• THE EXERCISE: Would you restate all the data that follows, word for word?

--- begin DATASET EXTRACT ---

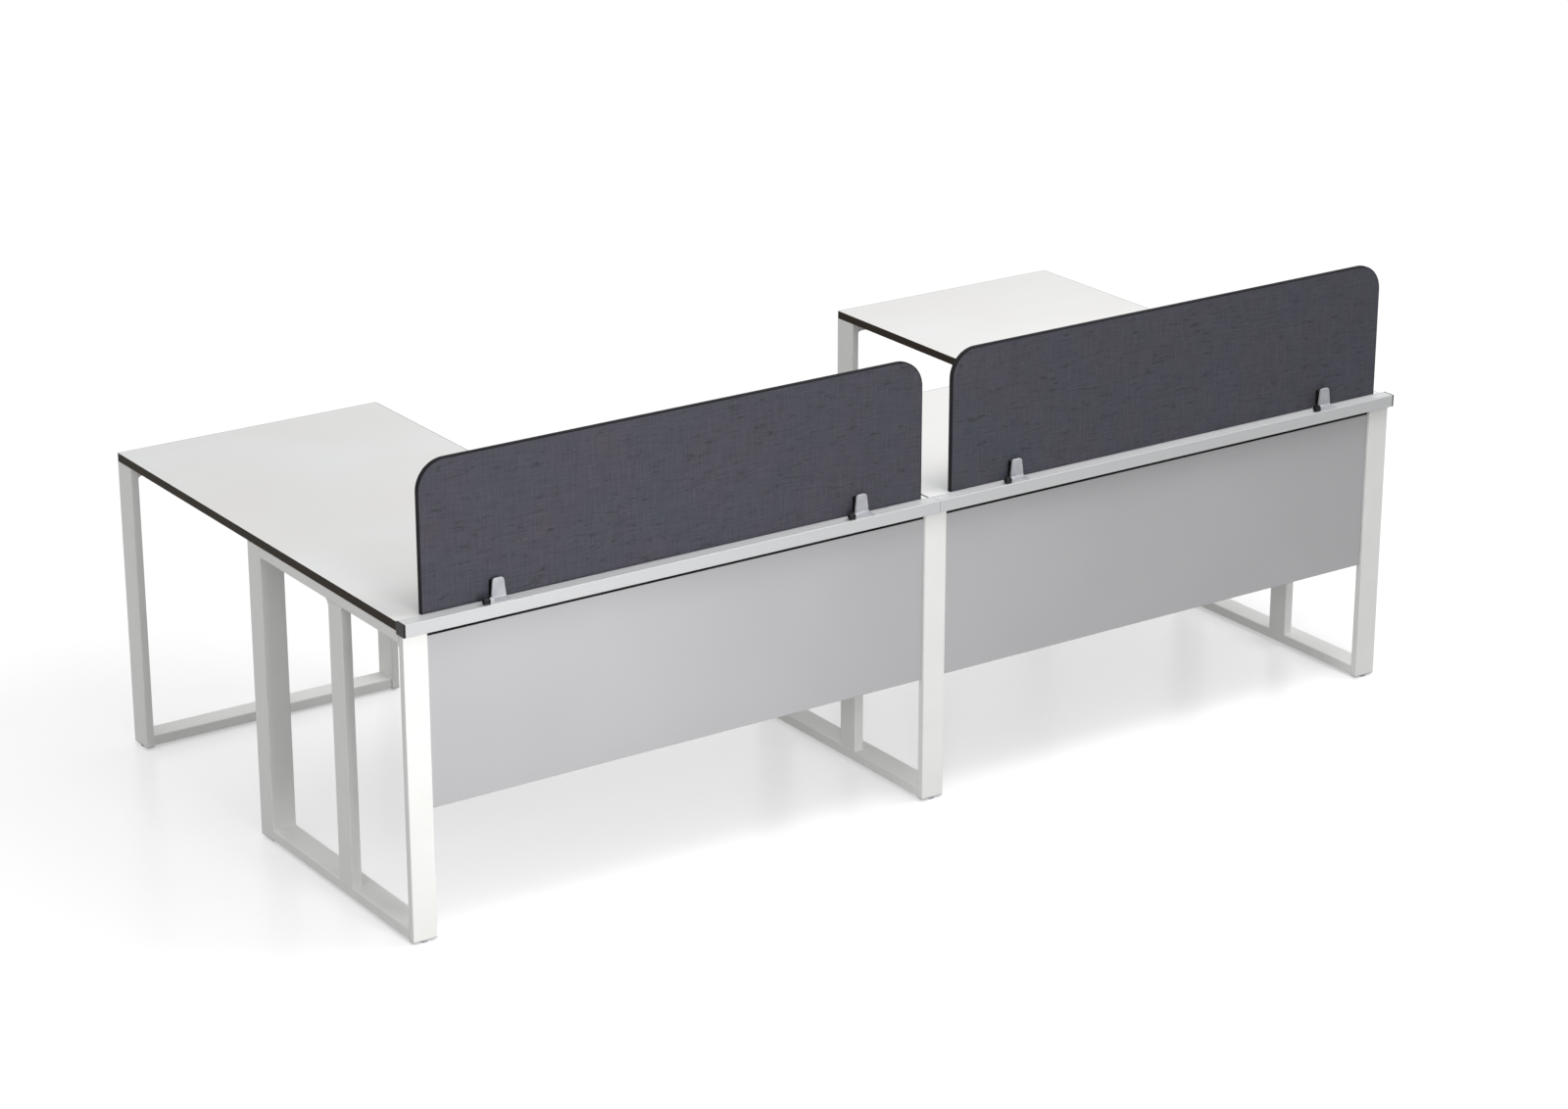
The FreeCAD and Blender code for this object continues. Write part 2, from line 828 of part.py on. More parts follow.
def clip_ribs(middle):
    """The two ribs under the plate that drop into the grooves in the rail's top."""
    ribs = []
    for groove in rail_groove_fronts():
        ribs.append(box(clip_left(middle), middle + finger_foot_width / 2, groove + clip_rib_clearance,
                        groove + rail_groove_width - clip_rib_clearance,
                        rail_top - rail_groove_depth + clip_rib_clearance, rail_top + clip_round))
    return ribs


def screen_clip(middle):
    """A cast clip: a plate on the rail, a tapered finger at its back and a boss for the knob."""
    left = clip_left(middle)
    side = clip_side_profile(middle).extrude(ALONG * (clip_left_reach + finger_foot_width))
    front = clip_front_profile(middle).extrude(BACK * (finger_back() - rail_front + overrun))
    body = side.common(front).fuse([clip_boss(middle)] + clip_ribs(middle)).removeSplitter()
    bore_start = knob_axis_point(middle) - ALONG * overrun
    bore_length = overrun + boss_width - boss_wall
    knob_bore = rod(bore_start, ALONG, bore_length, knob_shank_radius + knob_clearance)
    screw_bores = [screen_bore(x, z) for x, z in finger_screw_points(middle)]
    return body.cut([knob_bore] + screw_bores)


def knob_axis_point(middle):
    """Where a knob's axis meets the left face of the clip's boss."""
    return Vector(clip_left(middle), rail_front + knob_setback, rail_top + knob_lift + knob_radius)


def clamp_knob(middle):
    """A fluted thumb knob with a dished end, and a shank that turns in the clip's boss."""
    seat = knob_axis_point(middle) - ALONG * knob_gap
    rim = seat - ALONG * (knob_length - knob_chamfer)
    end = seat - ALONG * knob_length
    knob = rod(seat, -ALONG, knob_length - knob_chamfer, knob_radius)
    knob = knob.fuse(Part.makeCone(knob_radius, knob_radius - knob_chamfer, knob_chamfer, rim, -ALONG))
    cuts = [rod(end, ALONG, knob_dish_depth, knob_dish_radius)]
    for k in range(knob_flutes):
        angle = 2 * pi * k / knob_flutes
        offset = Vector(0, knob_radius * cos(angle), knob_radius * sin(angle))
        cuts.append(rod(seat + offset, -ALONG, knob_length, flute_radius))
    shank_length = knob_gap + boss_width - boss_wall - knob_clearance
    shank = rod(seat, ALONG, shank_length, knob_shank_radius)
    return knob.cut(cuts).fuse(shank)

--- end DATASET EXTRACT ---

• WRITTEN ANSWER:
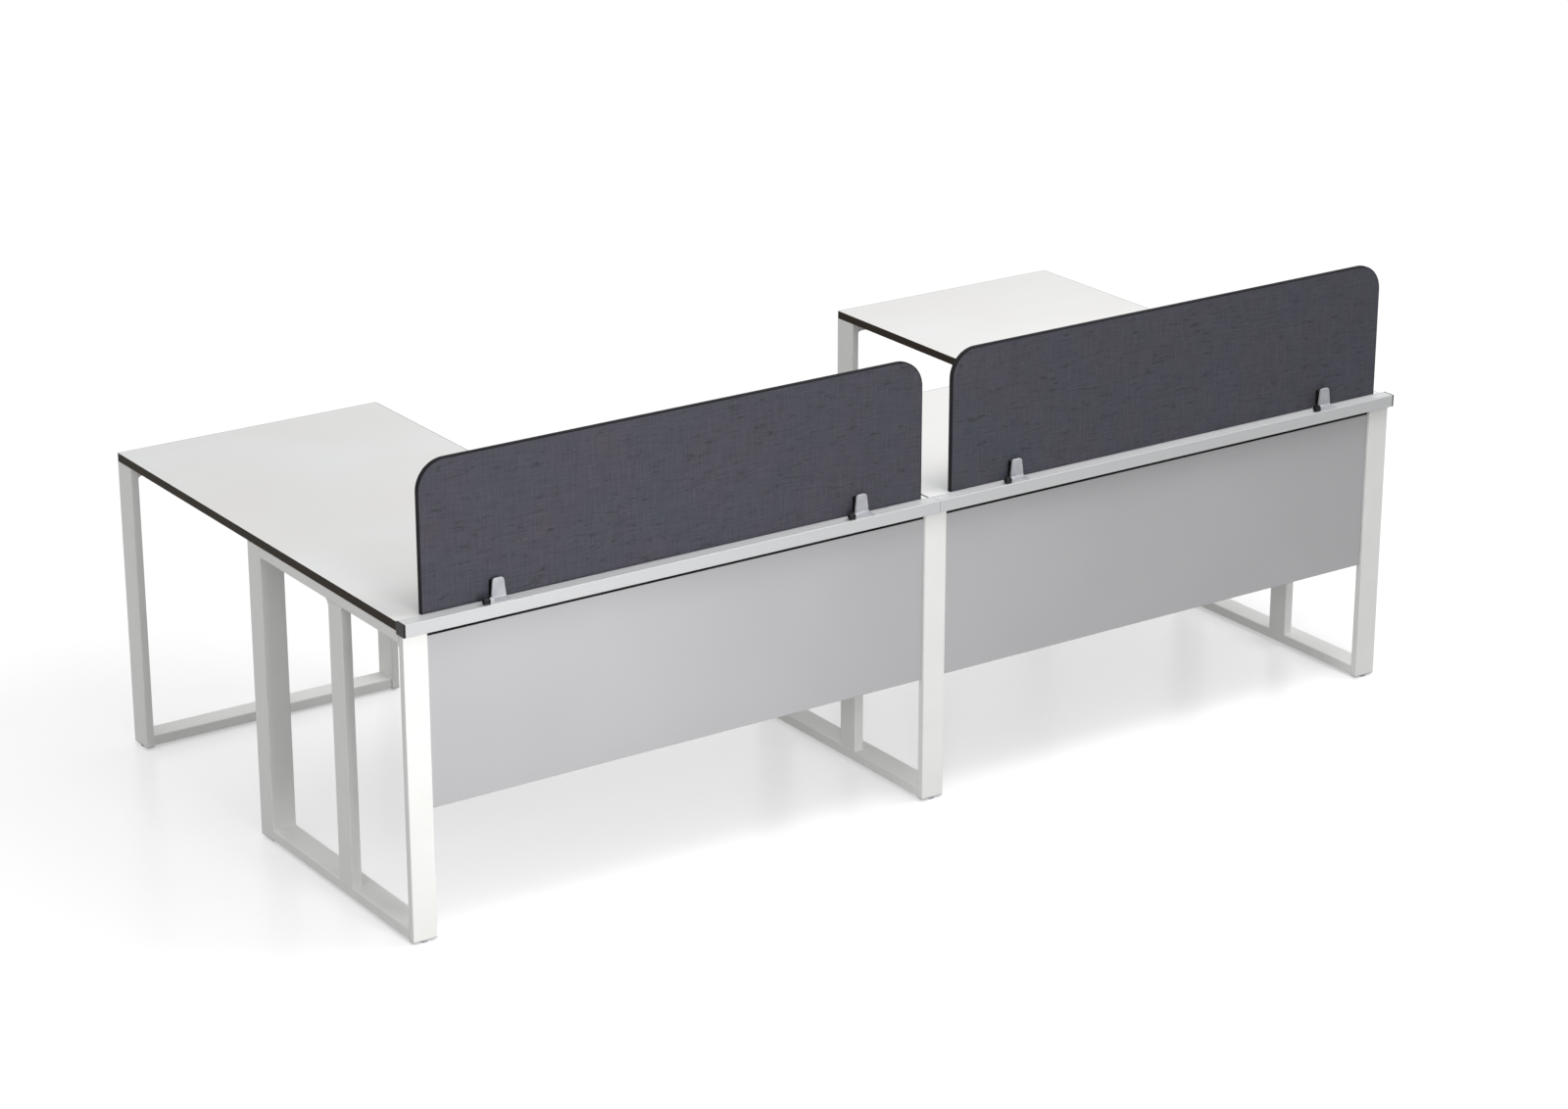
The FreeCAD and Blender code for this object continues. Write part 2, from line 828 of part.py on. More parts follow.
def clip_ribs(middle):
    """The two ribs under the plate that drop into the grooves in the rail's top."""
    ribs = []
    for groove in rail_groove_fronts():
        ribs.append(box(clip_left(middle), middle + finger_foot_width / 2, groove + clip_rib_clearance,
                        groove + rail_groove_width - clip_rib_clearance,
                        rail_top - rail_groove_depth + clip_rib_clearance, rail_top + clip_round))
    return ribs


def screen_clip(middle):
    """A cast clip: a plate on the rail, a tapered finger at its back and a boss for the knob."""
    left = clip_left(middle)
    side = clip_side_profile(middle).extrude(ALONG * (clip_left_reach + finger_foot_width))
    front = clip_front_profile(middle).extrude(BACK * (finger_back() - rail_front + overrun))
    body = side.common(front).fuse([clip_boss(middle)] + clip_ribs(middle)).removeSplitter()
    bore_start = knob_axis_point(middle) - ALONG * overrun
    bore_length = overrun + boss_width - boss_wall
    knob_bore = rod(bore_start, ALONG, bore_length, knob_shank_radius + knob_clearance)
    screw_bores = [screen_bore(x, z) for x, z in finger_screw_points(middle)]
    return body.cut([knob_bore] + screw_bores)


def knob_axis_point(middle):
    """Where a knob's axis meets the left face of the clip's boss."""
    return Vector(clip_left(middle), rail_front + knob_setback, rail_top + knob_lift + knob_radius)


def clamp_knob(middle):
    """A fluted thumb knob with a dished end, and a shank that turns in the clip's boss."""
    seat = knob_axis_point(middle) - ALONG * knob_gap
    rim = seat - ALONG * (knob_length - knob_chamfer)
    end = seat - ALONG * knob_length
    knob = rod(seat, -ALONG, knob_length - knob_chamfer, knob_radius)
    knob = knob.fuse(Part.makeCone(knob_radius, knob_radius - knob_chamfer, knob_chamfer, rim, -ALONG))
    cuts = [rod(end, ALONG, knob_dish_depth, knob_dish_radius)]
    for k in range(knob_flutes):
        angle = 2 * pi * k / knob_flutes
        offset = Vector(0, knob_radius * cos(angle), knob_radius * sin(angle))
        cuts.append(rod(seat + offset, -ALONG, knob_length, flute_radius))
    shank_length = knob_gap + boss_width - boss_wall - knob_clearance
    shank = rod(seat, ALONG, shank_length, knob_shank_radius)
    return knob.cut(cuts).fuse(shank)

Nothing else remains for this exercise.